How fit are you really?

Think you’re pretty active? Take our fitness quiz to see if you’re right.

1. How do you feel about running to catch a bus?

a) No problem, I wouldn’t even break a sweat.

b) I’d do it if I had to… but it might take me a few minutes to catch my breath.

c) I haven’t run in years so I wouldn’t even try.

2. How many sit-ups can you manage?

a) How many do you want me to do?

b) Probably around 10 but I haven’t tried recently.

c) I only do sit-downs, not sit-ups.

3.How frequently do you do aerobic exercise (running, swimming, fast walking or an activity that gets your heart going and makes you a little breathless)?

a) Four or five times a week for half an hour or more at a time (and totalling more than 150 minutes).

b) Once or twice a week – sometimes less.

c) I tend not to.

4. How many hours a week do you spend sitting on the sofa/inactive at a desk?

a) A couple of hours max – I like to be out and about and keep myself busy.

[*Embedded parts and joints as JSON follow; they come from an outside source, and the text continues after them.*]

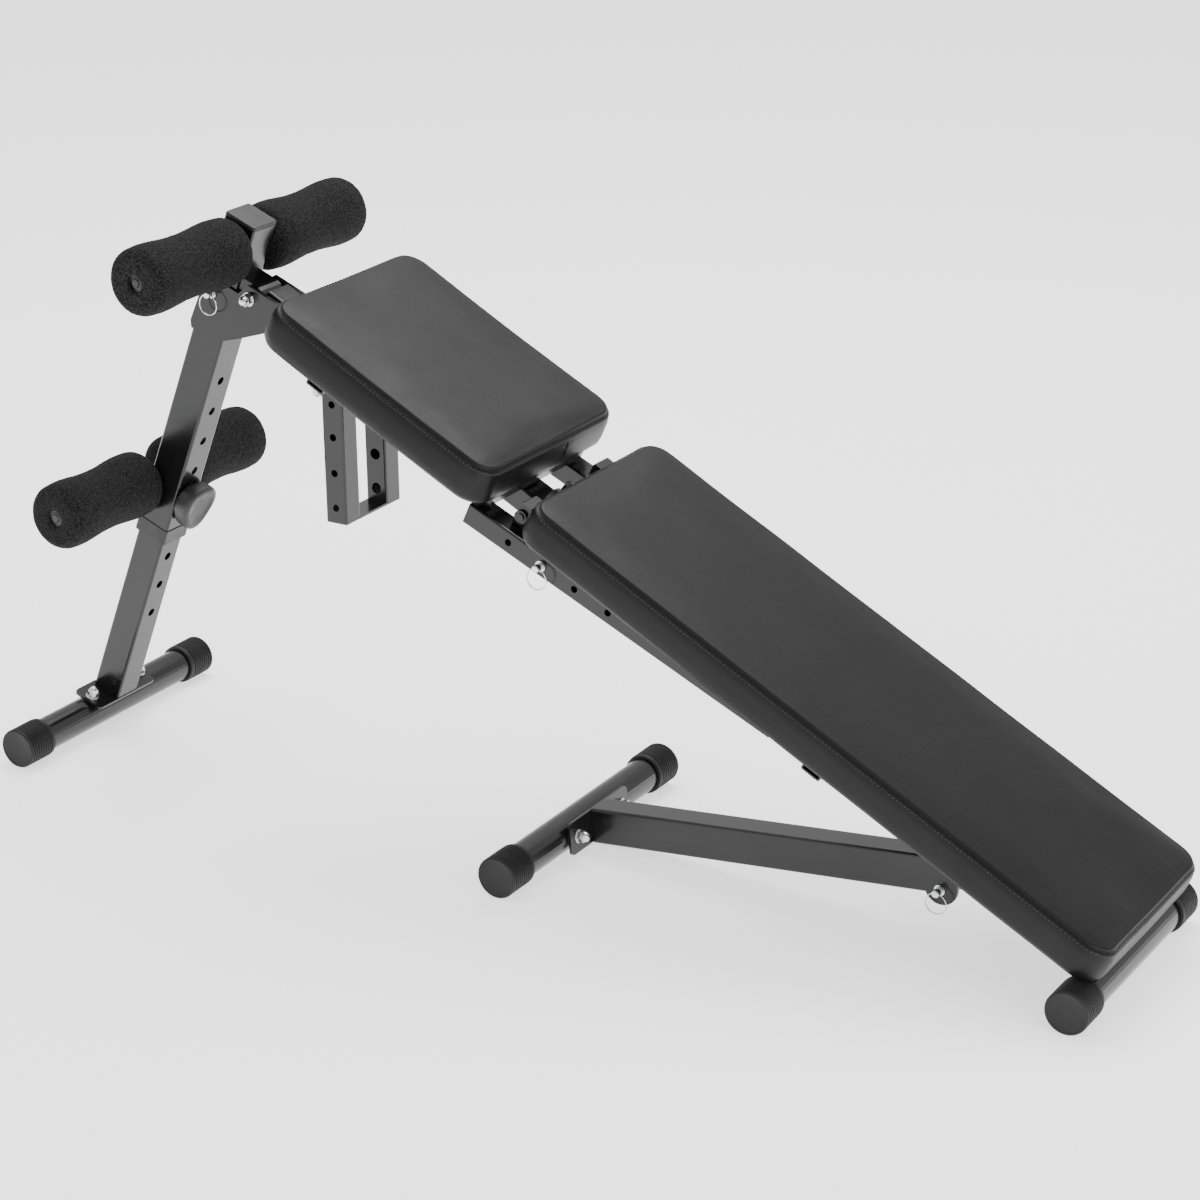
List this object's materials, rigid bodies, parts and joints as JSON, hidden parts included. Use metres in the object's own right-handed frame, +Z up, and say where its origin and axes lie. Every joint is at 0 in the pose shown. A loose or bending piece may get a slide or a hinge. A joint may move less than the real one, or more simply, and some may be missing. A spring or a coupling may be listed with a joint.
{
  "type": "decline sit up bench",
  "caption": "Decline sit up bench with padded seat and tilting backrest, foam leg rollers on a telescoping front post, folding rear leg and pull pins.",
  "frame": {"origin": "centre of the footprint box, on the ground", "axes": "+X along the bench towards the head end, +Z up, the pull pins are on the -Y side"},
  "size_m": [1.4595, 0.4064, 0.7078],
  "materials": {
    "paint": "gloss",
    "cover": "satin",
    "foam": "matt",
    "rubber": "matt",
    "plastic": "matt",
    "zinc": "bright zinc"
  },
  "bodies": {
    "bench_frame": {"front_pivot_bolt": "zinc", "gusset_far": "paint", "gusset_near": "paint", "hinge_lug": "paint", "hinge_rod": "paint", "lock_stub": "paint", "main_tube": "paint", "prop_bolt": "zinc", "rear_cap_far": "rubber", "rear_cap_near": "rubber", "rear_foot_tube": "paint", "rear_pivot_bolt": "zinc", "rear_plate_far": "paint", "rear_plate_near": "paint", "rear_saddle": "paint", "seat_bolt_far": "zinc", "seat_bolt_near": "zinc", "seat_front_bracket": "paint", "seat_pad": "cover", "seat_rear_bracket": "paint"},
    "front_post": {"post_outer": "paint", "post_cap": "plastic", "bushing": "plastic", "upper_axle": "paint", "lower_axle": "paint"},
    "lower_post": {"post_inner": "paint", "front_saddle": "paint", "front_foot_tube": "paint", "front_cap_near": "rubber", "front_cap_far": "rubber", "front_bolt_near": "zinc", "front_bolt_far": "zinc"},
    "rear_leg": {"leg_tube": "paint", "middle_saddle": "paint", "middle_foot_tube": "paint", "middle_cap_near": "rubber", "middle_cap_far": "rubber", "middle_bolt_near": "zinc", "middle_bolt_far": "zinc"},
    "backrest": {"back_pad": "cover", "rail_near": "paint", "rail_far": "paint", "tab_near": "paint", "tab_far": "paint", "back_front_bracket": "paint", "back_rear_bracket": "paint", "back_bolt_near": "zinc", "back_bolt_far": "zinc"},
    "hanging_prop": {"prop": "paint"},
    "knob_pin": {"knob": "plastic"},
    "upper_roller_near": {"upper_roller_near": "foam"},
    "upper_roller_far": {"upper_roller_far": "foam"},
    "lower_roller_near": {"lower_roller_near": "foam"},
    "lower_roller_far": {"lower_roller_far": "foam"},
    "front_pin": {"front_pin": "zinc"},
    "front_pin_ring": {"front_pin_ring": "zinc"},
    "rail_pin": {"rail_pin": "zinc"},
    "rail_pin_ring": {"rail_pin_ring": "zinc"},
    "rear_pin": {"rear_pin": "zinc"},
    "rear_pin_ring": {"rear_pin_ring": "zinc"}
  },
  "joints": [
    {"name": "front_leg_fold", "type": "hinge", "parent": "bench_frame", "child": "front_post", "pos_m": [-0.42125, 0, 0.60674], "axis": [0, -1, 0], "range_deg": [0, 30]},
    {"name": "post_slide", "type": "slide", "parent": "front_post", "child": "lower_post", "axis": [0.3709, 0, 0.9287], "range_m": [-0.088, 0.132]},
    {"name": "rear_leg_fold", "type": "hinge", "parent": "bench_frame", "child": "rear_leg", "pos_m": [0.4866, 0, 0.0995], "axis": [0, -1, 0], "range_deg": [0, 60]},
    {"name": "backrest_tilt", "type": "hinge", "parent": "bench_frame", "child": "backrest", "pos_m": [-0.00404, 0, 0.42877], "axis": [0, -1, 0], "range_deg": [0, 55]},
    {"name": "prop_swing", "type": "hinge", "parent": "bench_frame", "child": "hanging_prop", "pos_m": [-0.28725, 0, 0.541], "axis": [0, -1, 0], "range_deg": [-25, 45]},
    {"name": "upper_roller_near_spin", "type": "hinge", "parent": "front_post", "child": "upper_roller_near", "pos_m": [-0.4471, -0.1147, 0.66337], "axis": [0, 1, 0], "continuous": true},
    {"name": "upper_roller_far_spin", "type": "hinge", "parent": "front_post", "child": "upper_roller_far", "pos_m": [-0.4471, 0.1147, 0.66337], "axis": [0, 1, 0], "continuous": true},
    {"name": "lower_roller_near_spin", "type": "hinge", "parent": "front_post", "child": "lower_roller_near", "pos_m": [-0.60764, -0.10575, 0.34845], "axis": [0, 1, 0], "continuous": true},
    {"name": "lower_roller_far_spin", "type": "hinge", "parent": "front_post", "child": "lower_roller_far", "pos_m": [-0.60764, 0.10575, 0.34845], "axis": [0, 1, 0], "continuous": true},
    {"name": "knob_pull", "type": "slide", "parent": "front_post", "child": "knob_pin", "axis": [0.9287, 0, -0.3709], "range_m": [0, 0.01], "stiffness_N_per_m": 800, "springref_m": -0.004},
    {"name": "front_pin_pull", "type": "slide", "parent": "front_post", "child": "front_pin", "axis": [0, -1, 0], "range_m": [0, 0.025]},
    {"name": "front_pin_ring_swing", "type": "hinge", "parent": "front_pin", "child": "front_pin_ring", "pos_m": [-0.47733, -0.0351, 0.60653], "axis": [-1, 0, 0], "range_deg": [-5, 85]},
    {"name": "rail_pin_pull", "type": "slide", "parent": "backrest", "child": "rail_pin", "axis": [0, -1, 0], "range_m": [0, 0.025]},
    {"name": "rail_pin_ring_swing", "type": "hinge", "parent": "rail_pin", "child": "rail_pin_ring", "pos_m": [0.03131, -0.1185, 0.38219], "axis": [-1, 0, 0], "range_deg": [-5, 85]},
    {"name": "rear_pin_pull", "type": "slide", "parent": "bench_frame", "child": "rear_pin", "axis": [0, -1, 0], "range_m": [0, 0.025]},
    {"name": "rear_pin_ring_swing", "type": "hinge", "parent": "rear_pin", "child": "rear_pin_ring", "pos_m": [0.4896, -0.0343, 0.06], "axis": [-1, 0, 0], "range_deg": [-5, 85]}
  ]
}
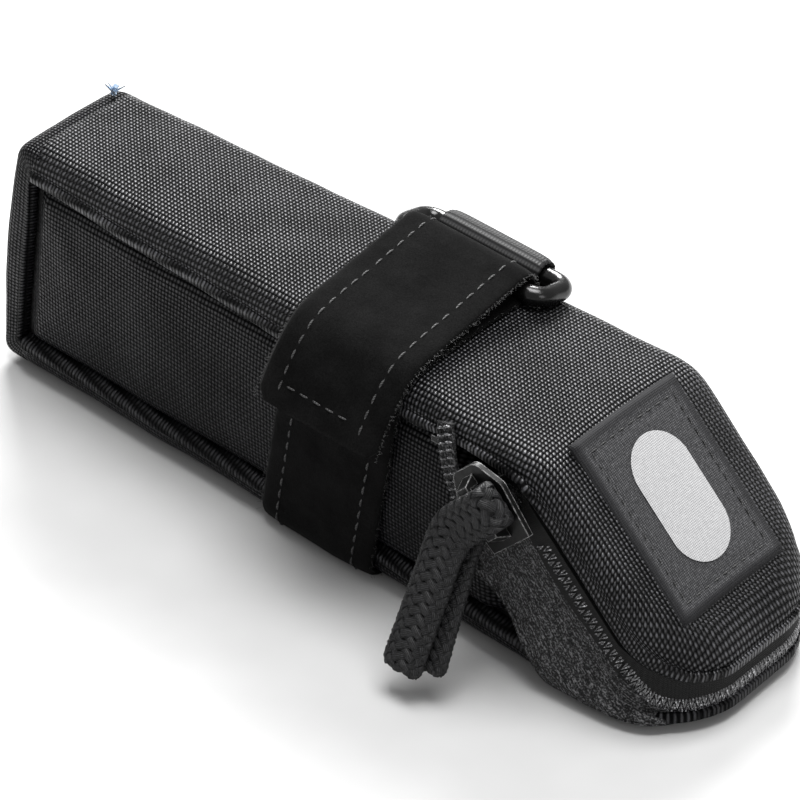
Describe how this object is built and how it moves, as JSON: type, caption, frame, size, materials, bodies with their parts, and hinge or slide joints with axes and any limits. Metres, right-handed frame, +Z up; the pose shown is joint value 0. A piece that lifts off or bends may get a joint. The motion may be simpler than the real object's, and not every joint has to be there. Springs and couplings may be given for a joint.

b) Three or four hours most days.

c) I have a fairly inactive lifestyle.

5. Using the body mass index calculator, is your BMI:

a) 18.5 to 24.9

b) Below 18.5 or between 25 and 29.9

c) Above 30

How did you score?

Mostly As.

Well done, you’re ticking all the right boxes and seem to be taking your fitness seriously. You may enjoy reading our article, 6 ways to stay motivated in your exercise routine.

Mostly Bs.

If you are scoring mainly Bs (and even some Cs) it’s time to take a good look at your activity levels. Regular exercise can reduce your risk of major illnesses such as cancer, heart disease, stroke and type 2 diabetes by up to 50%1. There are plenty of ways to increase your activity levels. Try out the NHS Fitness Studio exercise videos and see also our suggestions of 10 sports to take up in 2018.

Mostly Cs.

It’s time to get serious. If you don’t have mobility issues or another very serious health condition, there is no reason not to introduce some exercise into your week right now. You’ll be doing yourself a big favour as inactivity is a silent killer and is likely to be having a detrimental effect on your body. People who are regularly physically active are 30% less likely to die early and have a 30% lower risk of dementia1. Introducing activity into your daily life is easy – see our article Get on your feet for ideas to become more active.

And for a great, back-to-fitness routine, why not try Nordic walking? It’s one of the UK’s fastest growing sports and very sociable too. Good luck.